2.2. [verzoeker] betoogt dat bij de uitspraak waarvan herziening wordt verzocht de rechtbank ten onrechte onbevoegd is verklaard. Daarnaast betoogt hij - kort weergegeven - dat in deze uitspraak onjuiste data waarop overtredingen zijn geconstateerd staan vermeld, de ingezamelde voorwerpen ten onrechte als afvalstoffen zijn aangemerkt, het meenemen van deze voorwerpen ten onrechte als het inzamelen van afvalstoffen is aangemerkt en dat ten onrechte niet is onderkend dat het college in strijd met het gelijkheidsbeginsel heeft gehandeld.
2.2.1. Bij de uitspraak waarvan herziening wordt verzocht heeft de Afdeling ambtshalve overwogen dat de rechtbank onbevoegd was om kennis te nemen van het door [verzoeker] tegen het besluit van het college van 15 april 2008 ingestelde beroep, nu ingevolge artikel 20.1 van de Wet milieubeheer alleen beroep kon worden ingesteld bij de Afdeling.
Hetgeen [verzoeker] in zoverre heeft aangevoerd zijn geen feiten of omstandigheden als bedoeld in artikel 8:88, eerste lid, van de Awb. Het bijzondere rechtsmiddel van de herziening strekt er niet toe de juistheid van de uitspraak waarvan herziening wordt verzocht anders dan naar aanleiding van zodanige feiten of omstandigheden aan de orde te stellen. In zoverre wordt aan artikel 8:88, eerste lid, van de Awb dan ook niet voldaan.
2.2.2. De data genoemd in de uitspraak waarvan herziening wordt verzocht komen overeen met de data die ten grondslag liggen aan het besluit van 15 april 2008. [verzoeker] beroept zich in zoverre niet op feiten of omstandigheden die bij hem vóór de uitspraak waarvan herziening wordt verzocht niet bekend waren en redelijkerwijs niet bekend konden zijn.
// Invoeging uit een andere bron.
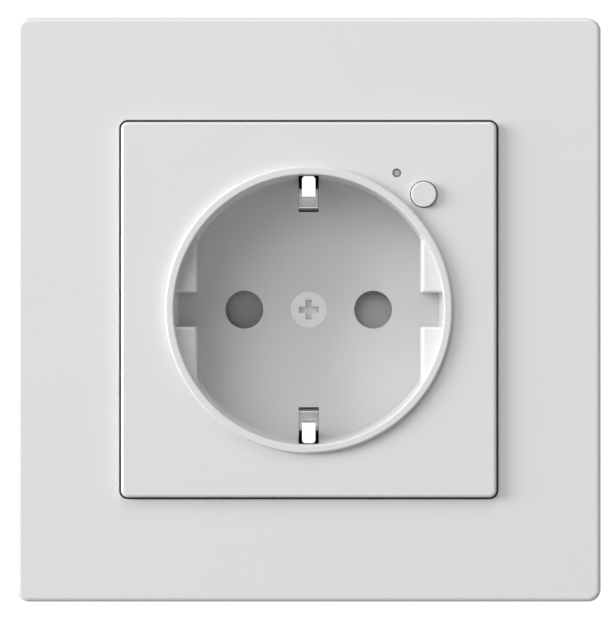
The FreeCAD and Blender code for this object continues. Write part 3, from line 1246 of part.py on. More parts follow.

In zoverre wordt evenmin voldaan aan de vereisten van artikel 8:88, eerste lid, van de Awb.
2.2.3. Bij de uitspraak waarvan herziening wordt verzocht heeft de Afdeling overwogen dat de voorwerpen die [verzoeker] meeneemt zijn aan te merken als afvalstoffen en dat het meenemen van die voorwerpen moet worden aangemerkt als het inzamelen als bedoeld in de Afvalstoffenverordening.
Hetgeen [verzoeker] daartegen heeft aangevoerd komt erop neer dat de uitspraak in zoverre niet juist is; het zijn echter geen feiten of omstandigheden als bedoeld in artikel 8:88, eerste lid, van de Awb. Het bijzondere rechtsmiddel van de herziening strekt er niet toe de juistheid van de uitspraak waarvan herziening wordt verzocht anders dan naar aanleiding van zodanige feiten of omstandigheden aan de orde te stellen.
2.2.4. Bij de uitspraak waarvan herziening wordt verzocht heeft de Afdeling zich uitgesproken over het beroep van [verzoeker] op het gelijkheidsbeginsel. [verzoeker] beroept zich in zoverre niet op feiten of omstandigheden die bij hem vóór de uitspraak waarvan herziening wordt verzocht niet bekend waren en redelijkerwijs niet bekend konden zijn.
2.3. Gelet op het vorenstaande dient het verzoek te worden afgewezen omdat niet wordt voldaan aan de vereisten voor toepassing van artikel 8:88, eerste lid, van de Awb.
2.4. Voor een proceskostenveroordeling bestaat geen aanleiding.
De Afdeling bestuursrechtspraak van de Raad van State
Recht doende in naam der Koningin:
Aldus vastgesteld door mr. W.D.M. van Diepenbeek, voorzitter, en mr. G.N. Roes en mr. Y.E.M.A. Timmerman-Buck, leden, in tegenwoordigheid van mr. R. van Baaren, ambtenaar van staat.